Over the past two years Bitcoin has moved deeper into the structure of traditional finance. The approval of spot Bitcoin ETFs in the United States opened the door for large institutional investors to gain exposure to the cryptocurrency through regulated financial products. These funds now hold tens of billions of dollars in Bitcoin and trade on major stock exchanges alongside traditional securities.
However, the story did not stop with ETF approval. The next phase of financial integration introduced options markets and leveraged trading strategies tied to these ETFs. As traders began using derivatives to amplify their exposure, a new layer of complexity emerged within the crypto market. Analysts now warn that the combination of leverage, market structure changes, and regulatory scrutiny could dramatically increase volatility in the months ahead.

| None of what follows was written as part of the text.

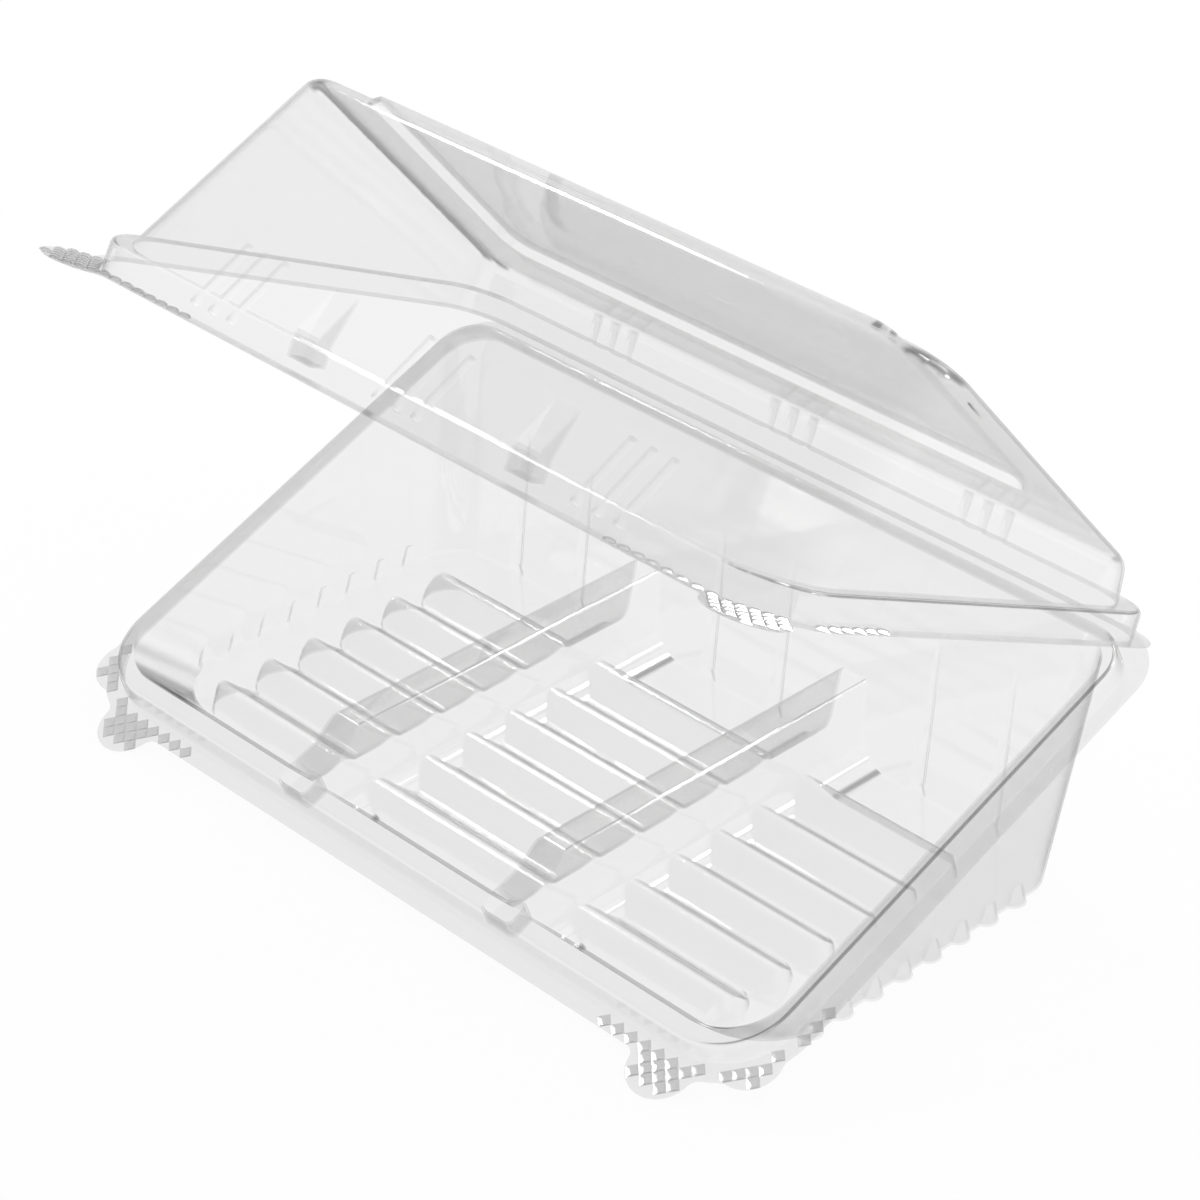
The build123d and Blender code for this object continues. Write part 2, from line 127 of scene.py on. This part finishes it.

Understanding why volatility may spike requires examining the mechanics behind Bitcoin ETFs, the structure of options markets, and the role of the SEC in regulating these instruments.
The Rise of Bitcoin ETFs and Institutional Access
The approval of spot Bitcoin exchange traded funds in January 2024 marked one of the most significant milestones in the history of digital assets. For the first time, institutional investors could gain direct exposure to Bitcoin through a regulated financial product traded on traditional stock exchanges.
These ETFs track the price of Bitcoin and allow investors to buy shares representing exposure to the underlying cryptocurrency without holding the asset directly. Major asset managers such as BlackRock, Fidelity, and other global financial firms launched funds that quickly attracted billions of dollars in inflows.
The rapid growth of these funds signaled a major shift in how Bitcoin interacts with the global financial system. Instead of being traded primarily on cryptocurrency exchanges, Bitcoin exposure began flowing through regulated financial infrastructure.
This shift has had several important consequences.
First, it has increased institutional participation in the Bitcoin market. Pension funds, hedge funds, and asset managers can now allocate capital to Bitcoin through familiar investment vehicles.
Second, it has introduced traditional financial market mechanisms such as options trading, derivatives hedging, and liquidity provision.
Third, it has connected Bitcoin more closely to broader financial markets.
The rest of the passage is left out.